When you transition from one career to another, when you step away from your prior life and world, it might take you a moment to notice, but you might also find you have lost your own sense of self-value.


You used to be a successful lawyer or accountant or banker. You had a senior executive title and an organisation behind you. You could see recognition spark in others’ eyes when you mentioned The White House or Equinor or Harvard Kennedy School. So, while they might not yet know you, they do know these organisations and value them. By default, therefore, you are interesting and smart and capable too.


And so the outside world values you.


Over time, progressing through life, many of us find that this external affirmation also becomes how we value ourselves internally. If you were to have asked me through my career what do I value of myself, I would not have mentioned my resume. I used to laugh at the idea that people judge me by my 400 word bio when, were I giving a personal description, I would be unlikely to talk about any of those career achievements. They was not who I felt myself to be or how I defined myself.

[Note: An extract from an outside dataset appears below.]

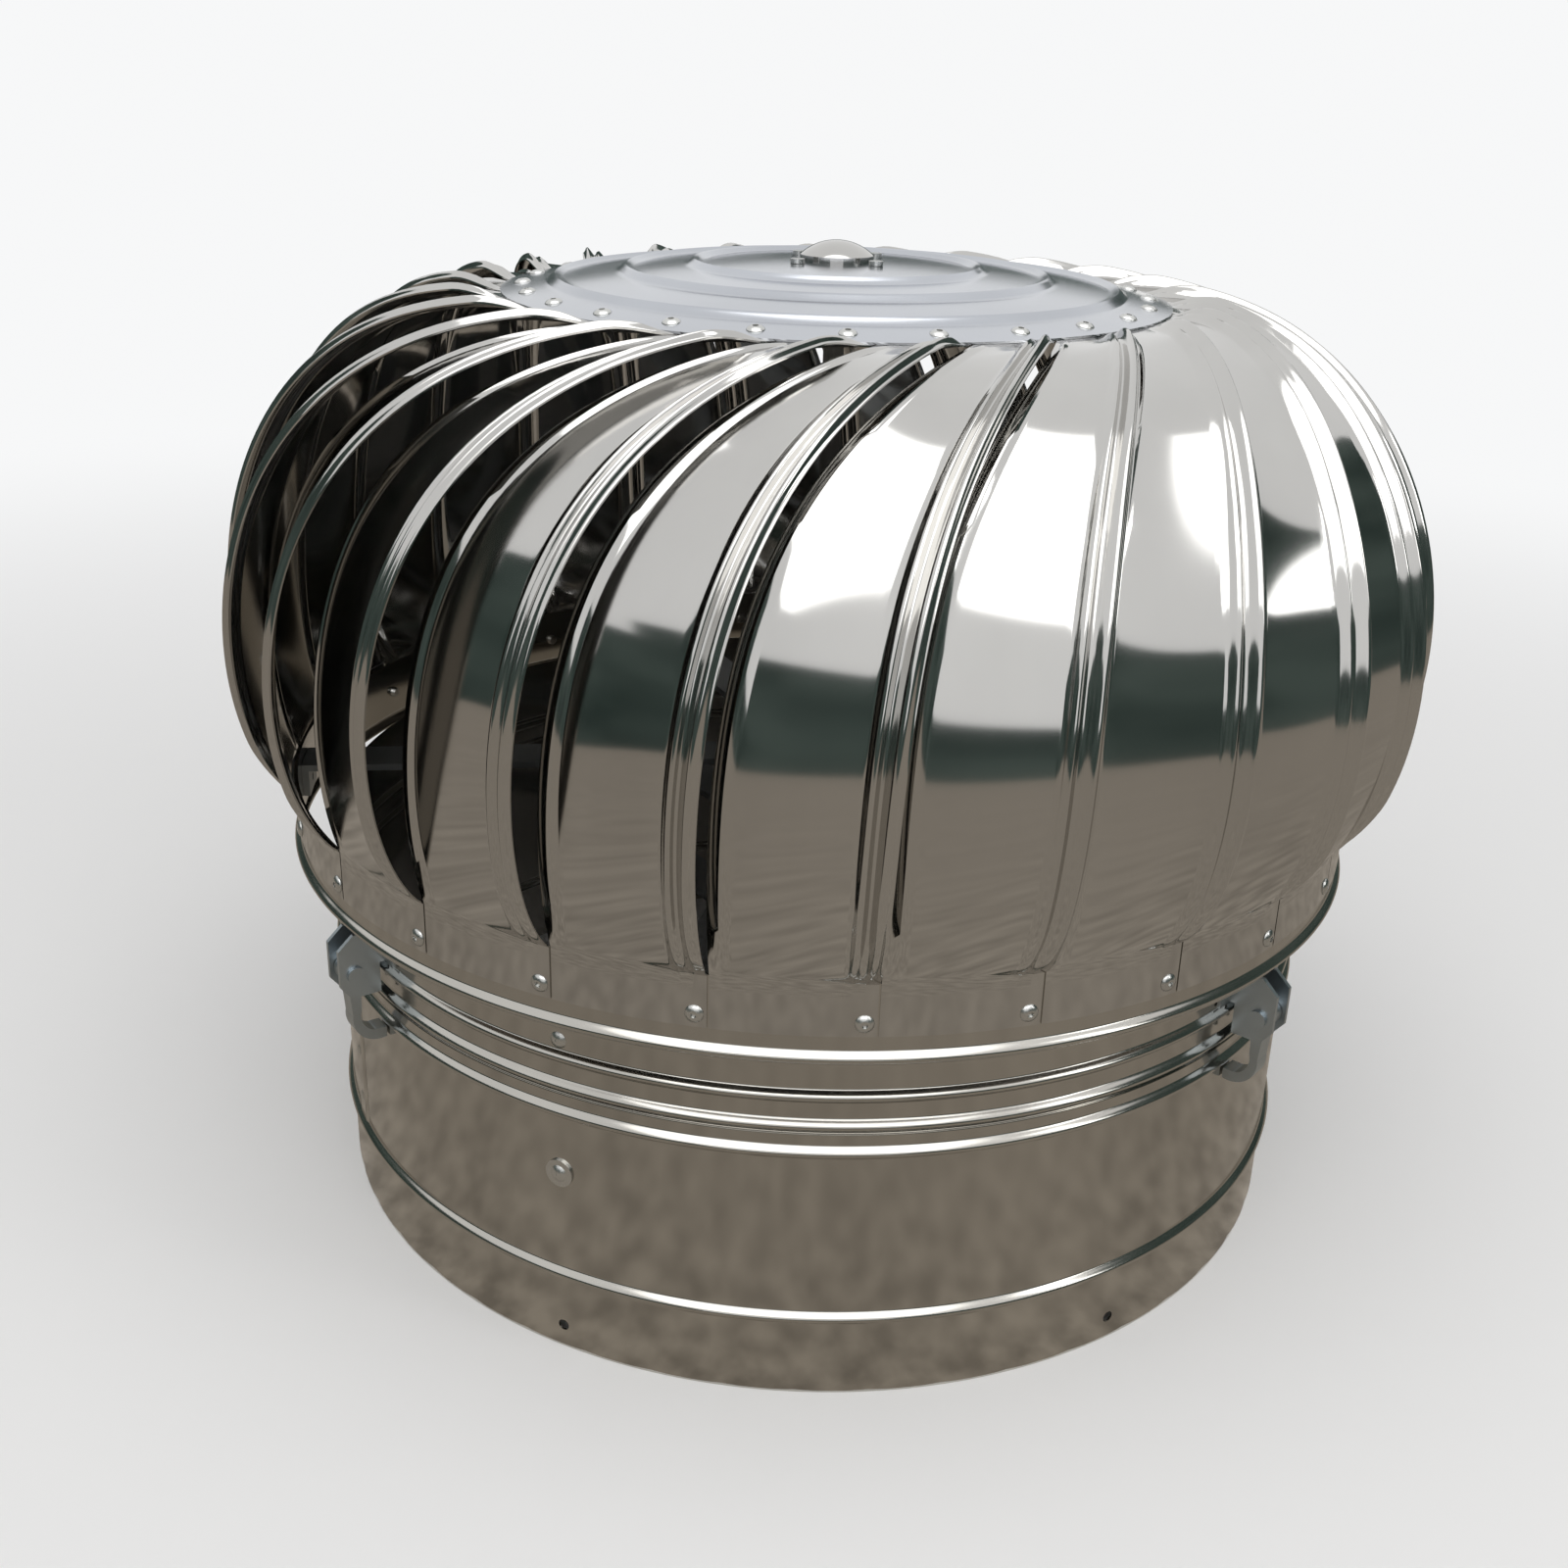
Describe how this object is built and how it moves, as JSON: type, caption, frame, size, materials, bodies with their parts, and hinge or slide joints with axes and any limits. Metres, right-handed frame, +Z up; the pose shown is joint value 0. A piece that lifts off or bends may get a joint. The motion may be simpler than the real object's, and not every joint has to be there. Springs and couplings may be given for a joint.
{
  "type": "roof turbine ventilator",
  "caption": "Wind-driven roof turbine ventilator: a round sheet-steel neck with two latches and a bulbous head of curved vanes that turns on a fixed shaft.",
  "frame": {"origin": "on the neck's axis, in the plane of the neck's bottom rim", "axes": "+Z up along the axis that the head turns on; -Y towards the viewer's side, with the latches at the left and right"},
  "size_m": [0.7029, 0.7034, 0.5598],
  "materials": {
    "stainless_sheet": "bright polished stainless steel sheet",
    "rivet_steel": "plain blind rivets and screws",
    "zinc_latch": "bright zinc-plated pressed steel",
    "galvanised_strip": "galvanised strip",
    "bearing_steel": "ground steel",
    "cast_hub": "turned aluminium"
  },
  "bodies": {
    "neck": {"base_drum": "stainless_sheet", "bearing_lock_nut": "bearing_steel", "drum_seam_rivets": "rivet_steel", "latch_base_left": "zinc_latch", "latch_base_right": "zinc_latch", "latch_pin_left": "zinc_latch", "latch_pin_right": "zinc_latch", "latch_rivets_left": "zinc_latch", "latch_rivets_right": "zinc_latch", "lower_bearing_inner_ring": "bearing_steel", "lower_spider": "galvanised_strip", "neck_collar": "stainless_sheet", "shaft": "bearing_steel", "shaft_collars": "bearing_steel", "shaft_nuts": "bearing_steel", "spider_rivets": "rivet_steel", "upper_bearing_inner_ring": "bearing_steel", "upper_spider": "galvanised_strip"},
    "head": {"bearing_housing": "cast_hub", "blade_01": "stainless_sheet", "blade_02": "stainless_sheet", "blade_03": "stainless_sheet", "blade_04": "stainless_sheet", "blade_05": "stainless_sheet", "blade_06": "stainless_sheet", "blade_07": "stainless_sheet", "blade_08": "stainless_sheet", "blade_09": "stainless_sheet", "blade_10": "stainless_sheet", "blade_11": "stainless_sheet", "blade_12": "stainless_sheet", "blade_13": "stainless_sheet", "blade_14": "stainless_sheet", "blade_15": "stainless_sheet", "blade_16": "stainless_sheet", "blade_17": "stainless_sheet", "blade_18": "stainless_sheet", "blade_19": "stainless_sheet", "blade_20": "stainless_sheet", "blade_21": "stainless_sheet", "blade_22": "stainless_sheet", "blade_23": "stainless_sheet", "blade_24": "stainless_sheet", "blade_25": "stainless_sheet", "blade_rivets": "rivet_steel", "crown_disc": "stainless_sheet", "crown_rivets": "rivet_steel", "hub_cap": "stainless_sheet", "hub_screws": "rivet_steel", "lower_bearing_balls": "bearing_steel", "lower_bearing_outer_ring": "bearing_steel", "rotor_ring": "stainless_sheet", "rotor_spider": "galvanised_strip", "upper_bearing_balls": "bearing_steel", "upper_bearing_outer_ring": "bearing_steel"},
    "claw_left": {"latch_claw_left": "zinc_latch"},
    "claw_right": {"latch_claw_right": "zinc_latch"}
  },
  "joints": [
    {"name": "head_spin", "type": "hinge", "parent": "neck", "child": "head", "pos_m": [0, 0, 0.4], "axis": [0, 0, 1], "continuous": true},
    {"name": "left_latch", "type": "hinge", "parent": "neck", "child": "claw_left", "pos_m": [-0.25365, -0.19114, 0.184], "axis": [-0.6018, 0.7986, 0], "range_deg": [0, 70]},
    {"name": "right_latch", "type": "hinge", "parent": "neck", "child": "claw_right", "pos_m": [0.24682, -0.19987, 0.184], "axis": [-0.6293, -0.7771, 0], "range_deg": [0, 70]}
  ]
}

And yet, despite this, it turns out that underneath that affirming, values-driven self-definition, my ego was very tied up with my job title and company.

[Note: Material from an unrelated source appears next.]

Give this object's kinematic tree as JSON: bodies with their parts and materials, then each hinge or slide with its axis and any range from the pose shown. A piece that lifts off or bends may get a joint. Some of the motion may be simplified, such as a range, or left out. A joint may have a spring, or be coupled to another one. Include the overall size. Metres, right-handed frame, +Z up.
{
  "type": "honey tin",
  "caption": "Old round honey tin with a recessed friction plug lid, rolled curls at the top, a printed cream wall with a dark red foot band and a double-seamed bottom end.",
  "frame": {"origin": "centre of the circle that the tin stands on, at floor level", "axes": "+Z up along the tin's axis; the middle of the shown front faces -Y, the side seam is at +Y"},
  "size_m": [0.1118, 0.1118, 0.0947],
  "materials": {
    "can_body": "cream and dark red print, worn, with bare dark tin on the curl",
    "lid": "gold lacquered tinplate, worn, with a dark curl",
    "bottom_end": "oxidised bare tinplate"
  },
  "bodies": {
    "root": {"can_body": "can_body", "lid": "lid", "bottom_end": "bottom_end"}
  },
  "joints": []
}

When I chose not only to step away from those titles and establishments to start my own small business, but simultaneously to pivot towards a new career definition and goal, I lost this architectural frame and support. While in public I was confident and sure, in private I began to realise that my own sense of my value suddenly felt very unstable and insecure.


I understood intellectually that my value had not diminished, but emotionally it was a different ballgame.


This is one of the challenges of transitioning into a new definition of oneself. It is not just about figuring out what that definition is, although this can be very hard in itself. But compounding this is a realisation that you no longer have the support structure that, like it or not, defined how the outside world judged your value and, therefore, that supported your own sense of self.


You now need to build and strengthen and reinforce your own definition of value that truly comes from within.


Since starting my own business every morning I read to myself a short story of who I am, today. I am a coach, an advisor, a wife, a sister, an aunt, a friend. This is who I am. This is my value.


It’s taking time for me to fully stand in this space and acknowledge to myself that this is enough. This is who I want to be.


For those of you going through a similar transition, or supporting others doing so, take a moment to ask whether your old definition of self-value still applies, or whether it too might require some reinvention or support. Reflect on it. Consider whether you may need to encourage in yourself a new definition of self-value. And where you might get support for this.